There are plenty of choices when it comes to food. Grab a cup of morning joe and a pastry at The Midland Stop next to the Adventure Hub or Cool Beans Coffee & Collectibles (they have a drive-thru!) if you’re coming from Highway 24.
Stock up on snacks and lunch for the day at the Safeway grocery store or The Lettucehead Food Company, both on Highway 24.
The main dinner option in the newer downtown area is the Eddyline. Featuring locals brews and a variety of foods from vegetarian pastas to pulled pork sandwiches, it’s a good spot for a hearty meal.

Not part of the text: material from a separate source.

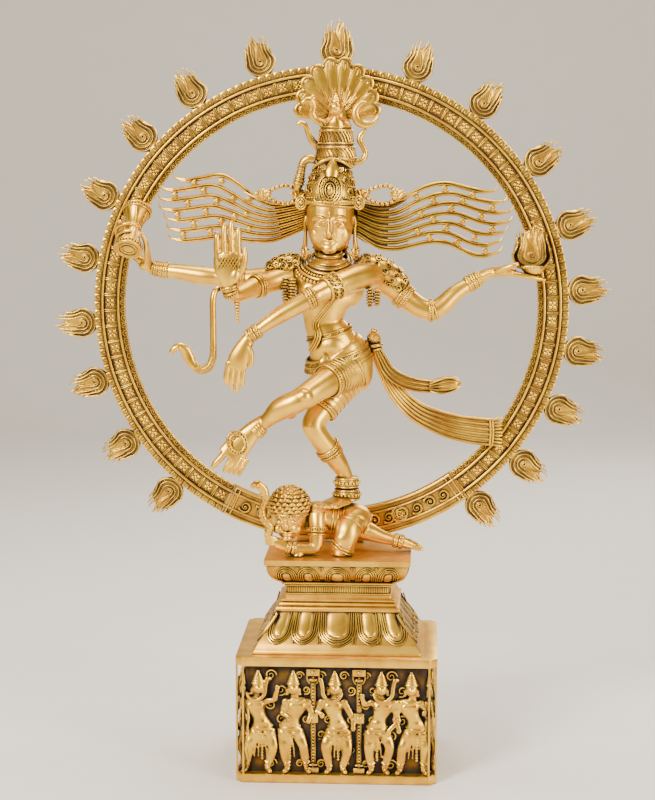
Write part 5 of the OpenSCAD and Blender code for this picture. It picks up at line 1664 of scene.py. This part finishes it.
for size in (1.0, 0.74):
    worn.append(loop_tube([(-102 + size * (10.5 * math.cos(a) - 3.0 * math.sin(a)),
                            -84.4 - 0.6 * (1 - size) * 10 + 0.28 * size * 10.5 * math.cos(a),
                            138 + size * (13 * math.sin(a) + 1.5 * math.cos(a))) for a in angles(32)],
                          1.25))
worn.append(beads([(-102 + 8.9 * math.cos(a) - 2.6 * math.sin(a), -86 + 0.25 * 9 * math.cos(a),
                    138 + 11.2 * math.sin(a) + 1.3 * math.cos(a)) for a in angles(20)], 1.15))
for k in range(11):
    size = 4.3 * (1 - 0.055 * k)
    worn.append(ball(-104 + 0.1 * k, -60.5, 304 - 3.3 * k, size, size, 2.2, segments=12, rings=6))
for k, (x, top) in enumerate(((-123, 363), (-116, 370), (-109, 373), (-102.3, 366))):
    worn.append(loop_tube([(x + 3.7 * math.cos(a), -66.7 + 4.0 * math.sin(a), top - 10)
                           for a in angles(18)], 0.6))
for k in range(6):
    worn.append(wire([(-125 + 3.6 * k, -72.3, 330), (-117 + 3.6 * k, -72.6, 343)], 0.75, 5, 2))
    worn.append(wire([(-117 + 3.6 * k, -72.3, 330), (-125 + 3.6 * k, -72.6, 343)], 0.75, 5, 2))
brazed("bangles_and_anklets", worn)

# %% [markdown]
# The loincloth is thin pleated cloth drawn tight: a skin a little bigger than hip and thigh, with the
# pleats as curved cords laid round it, and a hem band on each leg. The belt above it is two double wires
# with hatching between.

# %% Loincloth and belt
hip_wrap = Limb([[2, -10, 236, 31.5, 24.5], [7, -8, 228, 35, 26.5], [11, -6, 214, 36.5, 26.5],
                 [14, -5, 202, 32, 23], [13, -6, 190, 25, 20]])
thigh_wrap = Limb([[24, -12, 214, 25, 22], [14, -20, 210, 23, 21], [4, -34, 206, 20, 18.6],
                   [-4, -46, 202.5, 18, 16.6]])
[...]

If you head over to East Main Street, you’ll have more dining options. House Rock Kitchen is a little pricey, but offers healthy meals made from scratch with a nice outdoor seating area. And, it’s right across the street from Louie’s Ice Cream Shoppe (insider tip: Mix the apple pie ice cream with the graham cracker ice cream for a winning combo!). Restaurants range from Asian fare to casual cafe, so it’s not difficult to find something to refuel after a long day on the trails.
In the Fourmile area, trails are marked with their number and are sometimes hard to follow; as mentioned above, be sure to have a trail map handy. Keep in mind that there are more trails south of 285, but OHVs are not allowed on the highway and there’s no way to get to the other side without trailering your vehicle.